I got to meet the ladies of the Arkansas Republican Women’s Federated. Their new president is as nice as can be. Their next state convention is in April of 2011. Whether then or at other times, I look forward to being back in Arkansas many times over.

I did not manage to meet the Jewish community of Arkansas on this trip, but I did get to go the Clinton Presidential Library. I went in with an open mind, and left convinced that Mr. Clinton was simply peripheral. Many good things happened during his time in office, but not because of anything he did.

The thing about Mr. Clinton was that he was very immodest. He takes credit for things that would have happened without him.

This only made the GOP Convention and Paint Arkansas Red Rally even more important, because it showed the contrast. The people I met were not interested in taking credit for everything. They just wanted to get the job done. They were committed to electing conservatives, but they did not treat the other side as evil.

The Arkansas Republicans and conservatives I met, from Jim Keets to Alan Clark to Diane Silverman to the Hutchinsons, were just simply good people following the main ingredient of “Arkansas values.”

It starts with a healthy dose of “love thy neighbor.” After that, it only gets better, and that is before the Southern barbecue is cooked and the Razorbacks come on tv.


7 Responses to “GOP Convention 2010–Arkansas”

  1. I checked out the Garland County TEA Party site. Who knew English was our “official language?” I didin’t know we even had an “official language!” But not to worry – the Garland County Tea Party “believe” English is our “official lanuage” and that they are to protect that status. They also offer a programs for “emergency preparedness,” just in case Arkansas is attacked by terrorists! Because, after all, we all know Garland County Arkansas is second only to Manhattan on the terrorism target list! LOL!

    Our good host laments not meeting with the Arkansas Jewish community. May I suggest, next time he’s in Arkansas, just look in the mirror! There. You have just met the Arkansas Jewish community! Just kidding, just kidding! Seriously though, Arkansas has a very tiny Jewish population. Less than 1,700 all told. There apparently were a lot more Jewish people in Arkansas a few generations ago. I don’t know why they left. It doesn’t appear to have had any nefarious cause, or anything like that. I figure they just left to places with better prospects. Arkansas is a very poor state.

    If the TEA Party thinks conservatism is going to make Arkansas a better place, they have another thing coming. Conservatives and the GOP do not have much of a track record of turning around the fortunes of the poor.


  2. Toma says:

    The liberals and Dems have created the welfare states of America, all for the good of the poor of course.

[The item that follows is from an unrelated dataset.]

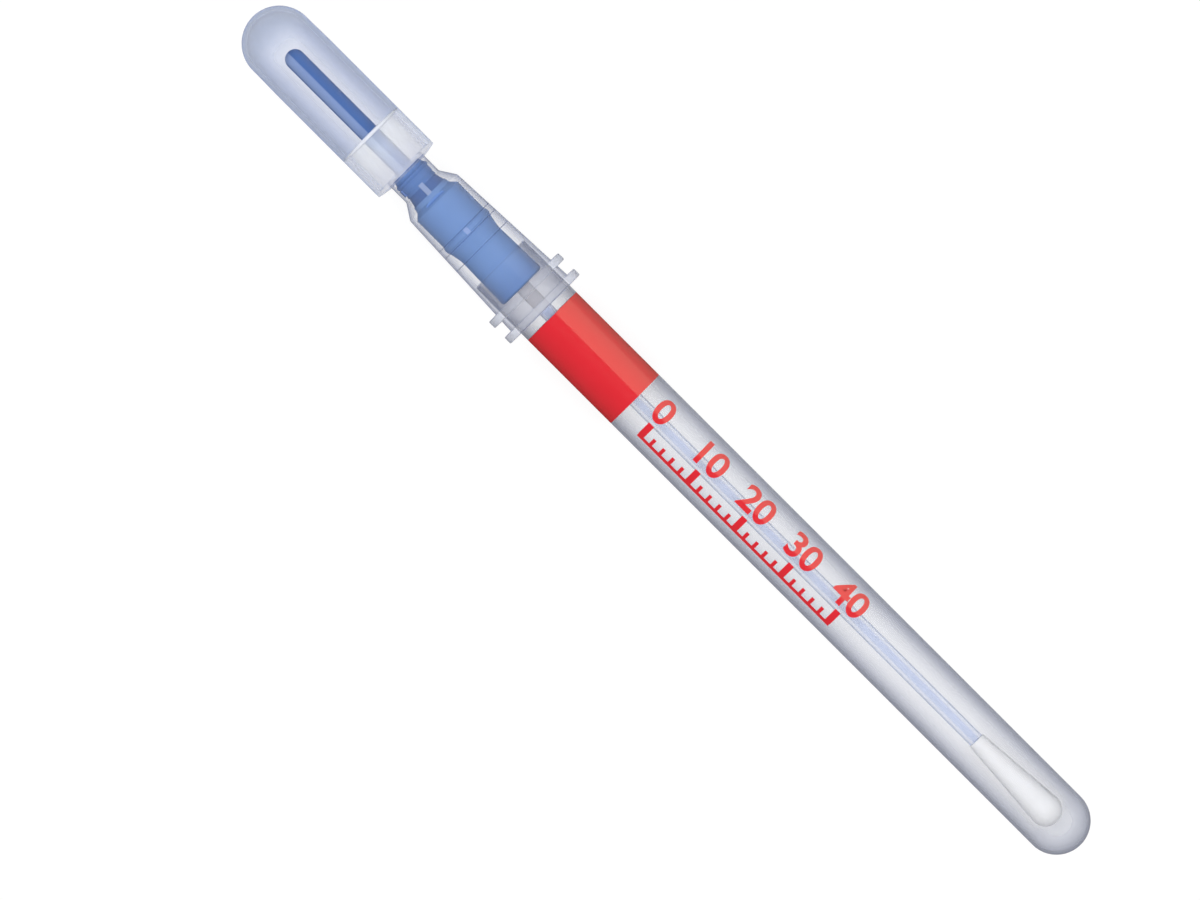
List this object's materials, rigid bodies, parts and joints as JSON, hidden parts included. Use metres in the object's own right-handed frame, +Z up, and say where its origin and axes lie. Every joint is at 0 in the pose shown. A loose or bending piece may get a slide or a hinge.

    A little story: An old Republican attended a small dinner party in his neighborhood. He was approached by a couple along with their young daughter about 6 years old. The couple were flaming liberal democrats and wanted to goad the old republican a little by asking their young daughter to tell the gentleman what she planned to be when she grew up. The little girl smiled sweetly and stated that she would be President when she grew up. The old republican then ask her what she would do as president. She smiled sweetly and said, “The first thing I will do is make sure all the homeless people have homes”. Her parents were beaming proudly.

    “Well that is a very noble goal”. Said the old Republican. “I’ll help you make a good start in helping the homeless. If you will come over to my house Saturday and help me mow my yard I will pay you $50.00 and then you can take your $50.00 down to the corner where the homeless gather and give them your $50.00. How about that dear”?

    The little girl thought for a moment and asked. “Well, why don’t we have the homeless people come to your house and help you mow and you can pay them the $50.00”?

    “Welcome to the Republican Party my dear”. Said the old Republican.

    Her parents scowled at the old gentleman and scurried off. The little girl looked very puzzled.


  3. Eagle 6 says:

    Toma, I hadn’t heard that one in a while, and I have always appreciated its longevity, brevity, and levity…

    I have wrestled with the Army’s “celebration of diversity” for the last couple years. What makes the US Army so great are all the things that we share in common – not what separates us…that is why Basic Training is fairly rigorous – to break people down and build them up…to become brothers and sisters in arms…and when Soldiers from 40 years ago talk to new recruits, they still have a common “language”… Likewise, whether we want to have an official US language (i.e. English) or not, it only makes sense that if we want a United goup of people, we should speak the same language.

  4. Toma says:

    Eagle, Dems don’t want a “united group of people”. A united people can not be controlled. Keeping us divided is their only avenue to absolute control. They loathe unity as did Lenin and Stalin and Marx and so on.

    Notice the divisive rhetoric and in your face attutude the Dems demonstrate. Most Dems and liberals do not understand Americans nor will they understand your analogy of Military diversity vs common ground and common language.

    Your point being, I was in the Army from 64 to 68. I have two sons-in-law in the Army today. When we are together we still talk the same language. Even my girls can add to the conversation. It is unity and common language thru the ages. It is good to see.


  5. Gee, Toma, and all this time I thought the the litle girl said, “Well, why don’t you import cheaper labor from Mexico, pay them $10, put the homeless people in for-profit prisons that you own at the expensee of the taxpayers, and then give me $40 to be your mistress when I grow up?” And the old man said, “Welcome to the Republican party, my dear.”

    That’s the way it really is.


  6. Toma says:

    Jers, you illustrate my point exactly. Thank you again.


  7. The point, Toma, is that if you believe the Republican party is about the common man, about the uplifting of the people – and in particular the poor – then you are one of the “born every minute.” Regular joes who call themselves Republicans may believe all they they are well-meaning, patriotic Americans, but the people they put in power are anything but.